● The task:
Return every record verbatim.

[A block of data]

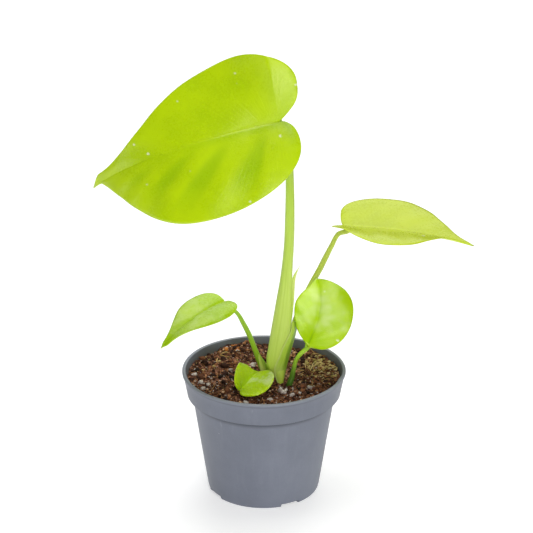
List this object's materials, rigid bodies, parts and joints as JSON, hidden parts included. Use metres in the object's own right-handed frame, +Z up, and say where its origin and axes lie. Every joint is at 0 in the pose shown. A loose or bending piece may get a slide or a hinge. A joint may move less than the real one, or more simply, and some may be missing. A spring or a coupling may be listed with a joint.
{
  "type": "potted golden monstera",
  "caption": "Young golden-leaved monstera with waxy heart-shaped leaves on slim stalks, growing in soil in a small round grey nursery pot.",
  "frame": {"origin": "middle of the pot's foot, on the plane that it stands on", "axes": "+Z up the pot's axis; -Y towards the viewer of the big leaf's upper face; +X to that viewer's right"},
  "size_m": [0.161, 0.0807, 0.2002],
  "materials": {
    "pot_plastic": "satin",
    "soil": "matte",
    "stalk": "satin",
    "leaf": "satin"
  },
  "bodies": {
    "root": {"pot": "pot_plastic", "soil": "soil", "leaf_1_petiole": "stalk", "leaf_2_petiole": "stalk", "leaf_3_petiole": "stalk", "leaf_4_petiole": "stalk", "leaf_5_petiole": "stalk", "spear": "stalk", "leaf_1_blade": "leaf", "leaf_2_blade": "leaf", "leaf_3_blade": "leaf", "leaf_4_blade": "leaf", "leaf_5_blade": "leaf"}
  },
  "joints": []
}
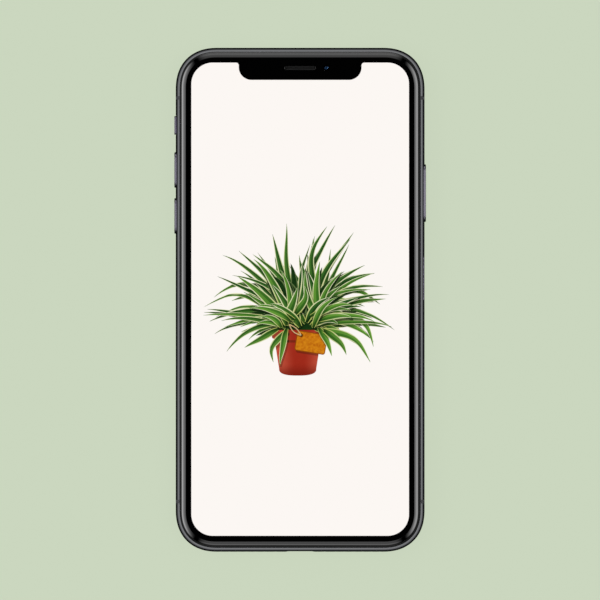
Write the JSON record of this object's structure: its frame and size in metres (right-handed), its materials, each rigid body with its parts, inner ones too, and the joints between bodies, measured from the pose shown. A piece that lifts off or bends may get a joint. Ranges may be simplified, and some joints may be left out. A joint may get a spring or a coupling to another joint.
{
  "type": "smartphone",
  "caption": "Slim touchscreen smartphone with a notched display, rolled glass faces, a polished metal frame, side keys, a mute switch and a pull-out SIM tray.",
  "frame": {"origin": "centre of the flat back face, on the surface that the phone lies on", "axes": "+X to the right across the screen, +Y to the top of the screen, +Z out of the screen"},
  "size_m": [0.0716, 0.1436, 0.0077],
  "materials": {
    "frame_steel": "polished stainless steel with a dark grey coating",
    "antenna_plastic": "dark grey moulded insert, ground flush",
    "seal_plastic": "black moulded plastic, fine matt",
    "cover_glass": "clear polished glass with a rolled rim, printed black inside round the display",
    "back_glass": "polished dark grey glass, opaque from the coating inside",
    "display": "lit display showing a potted house plant on a warm white ground",
    "inner_aluminium": "machined and blasted",
    "inner_steel": "pressed sheet, fine brushed",
    "copper": "wound lacquered copper wire",
    "ferrite": "matt sintered sheet",
    "battery_foil": "black laminated pouch film",
    "board": "dark solder mask",
    "flex": "amber polyimide film over copper",
    "fine_mesh": "fine woven black mesh",
    "lens_glass": "coated lens glass, nearly black with a blue glint",
    "flash_lens": "ribbed diffuser over a pale yellow lamp",
    "card_plastic": "white card plastic with gold contacts"
  },
  "bodies": {
    "chassis": {"frame_top": "frame_steel", "frame_bottom": "frame_steel", "frame_left": "frame_steel", "frame_right": "frame_steel", "antenna_break_top_left": "antenna_plastic", "antenna_break_top_right": "antenna_plastic", "antenna_break_bottom_left": "antenna_plastic", "antenna_break_bottom_right": "antenna_plastic", "front_seal": "seal_plastic", "back_seal": "seal_plastic", "cover_glass": "cover_glass", "back_glass": "back_glass", "display_panel": "display", "display_shield": "inner_aluminium", "display_carrier": "seal_plastic", "display_ribbon": "flex", "mid_plate": "inner_aluminium", "charging_coil": "copper", "coil_ferrite": "ferrite", "battery": "battery_foil", "battery_tab": "flex", "logic_board": "board", "processor_shield": "inner_steel", "modem_shield": "inner_steel", "sim_reader": "inner_steel", "side_switch": "flex", "volume_switches": "flex", "mute_contact": "flex", "sensor_bracket": "inner_steel", "earpiece_speaker": "seal_plastic", "earpiece_mesh": "fine_mesh", "front_camera": "lens_glass", "infrared_camera": "lens_glass", "light_sensor": "seal_plastic", "dot_projector": "seal_plastic", "camera_trim": "frame_steel", "camera_window": "lens_glass", "rear_camera_wide": "seal_plastic", "rear_camera_tele": "seal_plastic", "camera_bracket": "inner_steel", "flash_lamp": "flash_lens", "vibration_motor": "inner_steel", "loudspeaker": "seal_plastic", "speaker_mesh": "fine_mesh", "bottom_microphone": "fine_mesh", "charge_socket": "inner_steel", "screw_left": "frame_steel", "screw_right": "frame_steel"},
    "side_key": {"side_button": "frame_steel"},
    "volume_up_key": {"volume_up_button": "frame_steel"},
    "volume_down_key": {"volume_down_button": "frame_steel"},
    "mute_slider": {"mute_switch": "frame_steel"},
    "tray": {"sim_tray": "frame_steel", "sim_card": "card_plastic"}
  },
  "joints": [
    {"name": "side_press", "type": "slide", "parent": "chassis", "child": "side_key", "axis": [-1, 0, 0], "range_m": [0, 0.00025], "stiffness_N_per_m": 400, "springref_m": -0.0005},
    {"name": "volume_up_press", "type": "slide", "parent": "chassis", "child": "volume_up_key", "axis": [1, 0, 0], "range_m": [0, 0.00025], "stiffness_N_per_m": 400, "springref_m": -0.0005},
    {"name": "volume_down_press", "type": "slide", "parent": "chassis", "child": "volume_down_key", "axis": [1, 0, 0], "range_m": [0, 0.00025], "stiffness_N_per_m": 400, "springref_m": -0.0005},
    {"name": "mute_slide", "type": "slide", "parent": "chassis", "child": "mute_slider", "axis": [0, 0, -1], "range_m": [0, 0.001]},
    {"name": "tray_slide", "type": "slide", "parent": "chassis", "child": "tray", "axis": [1, 0, 0], "range_m": [0, 0.026]}
  ]
}
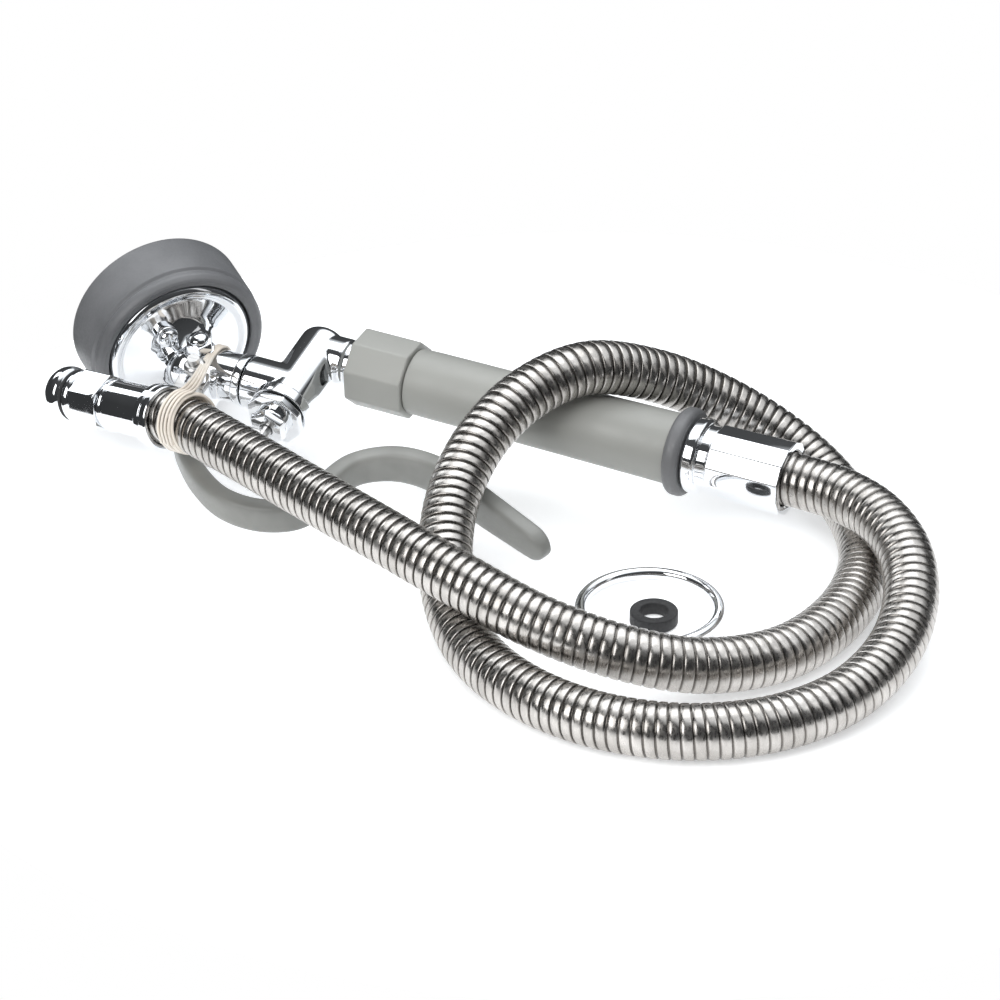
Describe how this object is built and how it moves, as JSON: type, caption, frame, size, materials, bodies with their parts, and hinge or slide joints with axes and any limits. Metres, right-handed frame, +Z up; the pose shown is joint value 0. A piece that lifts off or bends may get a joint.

● Result:
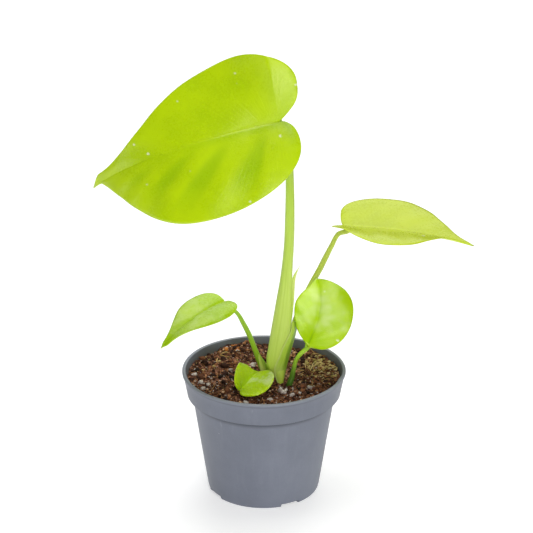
List this object's materials, rigid bodies, parts and joints as JSON, hidden parts included. Use metres in the object's own right-handed frame, +Z up, and say where its origin and axes lie. Every joint is at 0 in the pose shown. A loose or bending piece may get a slide or a hinge. A joint may move less than the real one, or more simply, and some may be missing. A spring or a coupling may be listed with a joint.
{
  "type": "potted golden monstera",
  "caption": "Young golden-leaved monstera with waxy heart-shaped leaves on slim stalks, growing in soil in a small round grey nursery pot.",
  "frame": {"origin": "middle of the pot's foot, on the plane that it stands on", "axes": "+Z up the pot's axis; -Y towards the viewer of the big leaf's upper face; +X to that viewer's right"},
  "size_m": [0.161, 0.0807, 0.2002],
  "materials": {
    "pot_plastic": "satin",
    "soil": "matte",
    "stalk": "satin",
    "leaf": "satin"
  },
  "bodies": {
    "root": {"pot": "pot_plastic", "soil": "soil", "leaf_1_petiole": "stalk", "leaf_2_petiole": "stalk", "leaf_3_petiole": "stalk", "leaf_4_petiole": "stalk", "leaf_5_petiole": "stalk", "spear": "stalk", "leaf_1_blade": "leaf", "leaf_2_blade": "leaf", "leaf_3_blade": "leaf", "leaf_4_blade": "leaf", "leaf_5_blade": "leaf"}
  },
  "joints": []
}
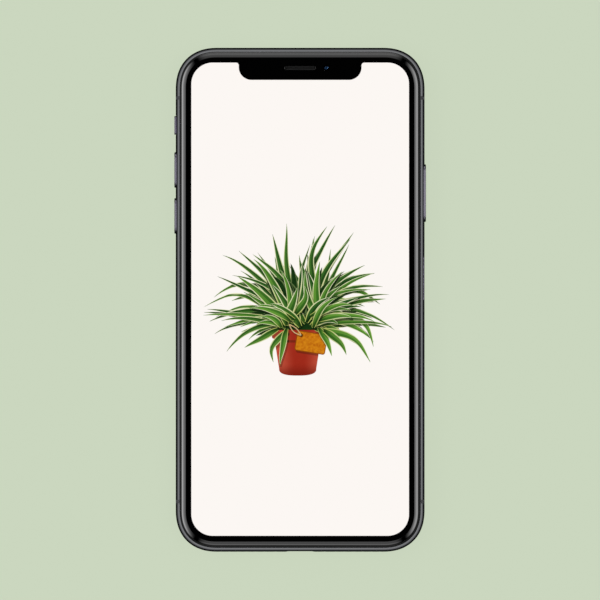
Write the JSON record of this object's structure: its frame and size in metres (right-handed), its materials, each rigid body with its parts, inner ones too, and the joints between bodies, measured from the pose shown. A piece that lifts off or bends may get a joint. Ranges may be simplified, and some joints may be left out. A joint may get a spring or a coupling to another joint.
{
  "type": "smartphone",
  "caption": "Slim touchscreen smartphone with a notched display, rolled glass faces, a polished metal frame, side keys, a mute switch and a pull-out SIM tray.",
  "frame": {"origin": "centre of the flat back face, on the surface that the phone lies on", "axes": "+X to the right across the screen, +Y to the top of the screen, +Z out of the screen"},
  "size_m": [0.0716, 0.1436, 0.0077],
  "materials": {
    "frame_steel": "polished stainless steel with a dark grey coating",
    "antenna_plastic": "dark grey moulded insert, ground flush",
    "seal_plastic": "black moulded plastic, fine matt",
    "cover_glass": "clear polished glass with a rolled rim, printed black inside round the display",
    "back_glass": "polished dark grey glass, opaque from the coating inside",
    "display": "lit display showing a potted house plant on a warm white ground",
    "inner_aluminium": "machined and blasted",
    "inner_steel": "pressed sheet, fine brushed",
    "copper": "wound lacquered copper wire",
    "ferrite": "matt sintered sheet",
    "battery_foil": "black laminated pouch film",
    "board": "dark solder mask",
    "flex": "amber polyimide film over copper",
    "fine_mesh": "fine woven black mesh",
    "lens_glass": "coated lens glass, nearly black with a blue glint",
    "flash_lens": "ribbed diffuser over a pale yellow lamp",
    "card_plastic": "white card plastic with gold contacts"
  },
  "bodies": {
    "chassis": {"frame_top": "frame_steel", "frame_bottom": "frame_steel", "frame_left": "frame_steel", "frame_right": "frame_steel", "antenna_break_top_left": "antenna_plastic", "antenna_break_top_right": "antenna_plastic", "antenna_break_bottom_left": "antenna_plastic", "antenna_break_bottom_right": "antenna_plastic", "front_seal": "seal_plastic", "back_seal": "seal_plastic", "cover_glass": "cover_glass", "back_glass": "back_glass", "display_panel": "display", "display_shield": "inner_aluminium", "display_carrier": "seal_plastic", "display_ribbon": "flex", "mid_plate": "inner_aluminium", "charging_coil": "copper", "coil_ferrite": "ferrite", "battery": "battery_foil", "battery_tab": "flex", "logic_board": "board", "processor_shield": "inner_steel", "modem_shield": "inner_steel", "sim_reader": "inner_steel", "side_switch": "flex", "volume_switches": "flex", "mute_contact": "flex", "sensor_bracket": "inner_steel", "earpiece_speaker": "seal_plastic", "earpiece_mesh": "fine_mesh", "front_camera": "lens_glass", "infrared_camera": "lens_glass", "light_sensor": "seal_plastic", "dot_projector": "seal_plastic", "camera_trim": "frame_steel", "camera_window": "lens_glass", "rear_camera_wide": "seal_plastic", "rear_camera_tele": "seal_plastic", "camera_bracket": "inner_steel", "flash_lamp": "flash_lens", "vibration_motor": "inner_steel", "loudspeaker": "seal_plastic", "speaker_mesh": "fine_mesh", "bottom_microphone": "fine_mesh", "charge_socket": "inner_steel", "screw_left": "frame_steel", "screw_right": "frame_steel"},
    "side_key": {"side_button": "frame_steel"},
    "volume_up_key": {"volume_up_button": "frame_steel"},
    "volume_down_key": {"volume_down_button": "frame_steel"},
    "mute_slider": {"mute_switch": "frame_steel"},
    "tray": {"sim_tray": "frame_steel", "sim_card": "card_plastic"}
  },
  "joints": [
    {"name": "side_press", "type": "slide", "parent": "chassis", "child": "side_key", "axis": [-1, 0, 0], "range_m": [0, 0.00025], "stiffness_N_per_m": 400, "springref_m": -0.0005},
    {"name": "volume_up_press", "type": "slide", "parent": "chassis", "child": "volume_up_key", "axis": [1, 0, 0], "range_m": [0, 0.00025], "stiffness_N_per_m": 400, "springref_m": -0.0005},
    {"name": "volume_down_press", "type": "slide", "parent": "chassis", "child": "volume_down_key", "axis": [1, 0, 0], "range_m": [0, 0.00025], "stiffness_N_per_m": 400, "springref_m": -0.0005},
    {"name": "mute_slide", "type": "slide", "parent": "chassis", "child": "mute_slider", "axis": [0, 0, -1], "range_m": [0, 0.001]},
    {"name": "tray_slide", "type": "slide", "parent": "chassis", "child": "tray", "axis": [1, 0, 0], "range_m": [0, 0.026]}
  ]
}
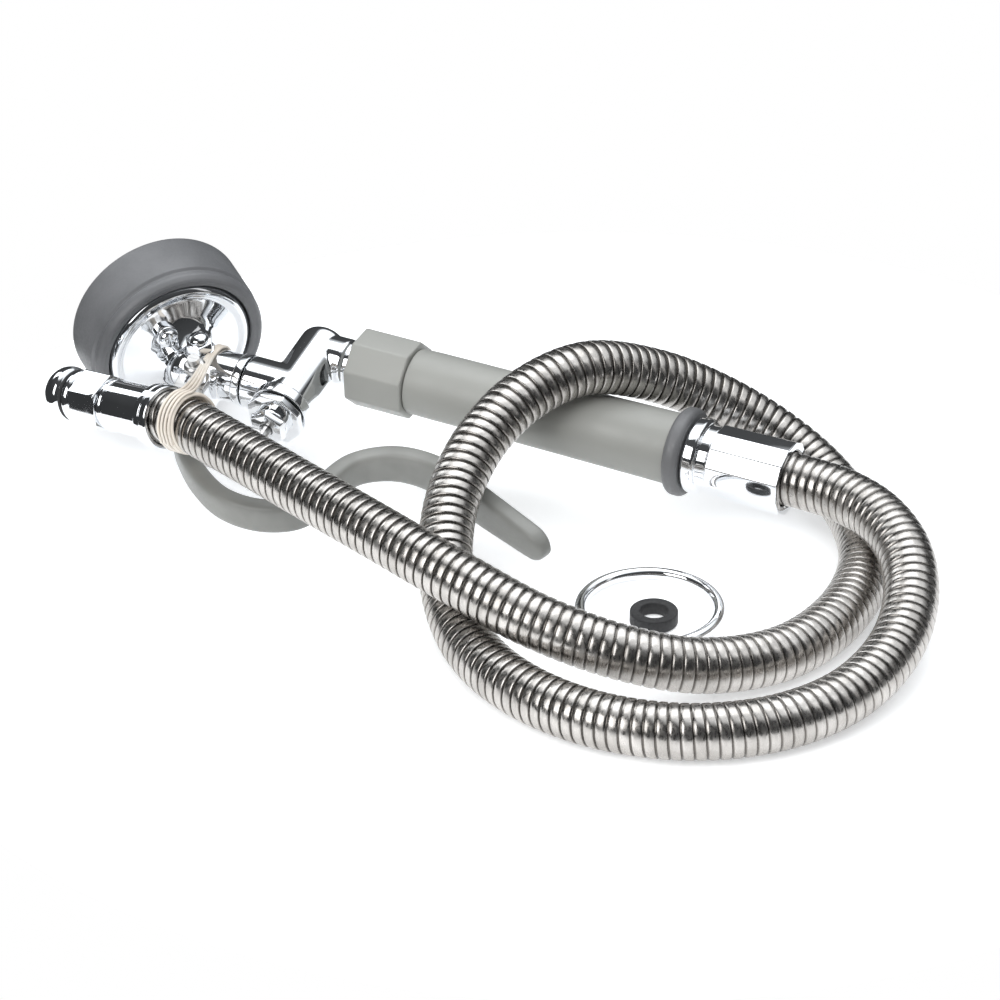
Describe how this object is built and how it moves, as JSON: type, caption, frame, size, materials, bodies with their parts, and hinge or slide joints with axes and any limits. Metres, right-handed frame, +Z up; the pose shown is joint value 0. A piece that lifts off or bends may get a joint.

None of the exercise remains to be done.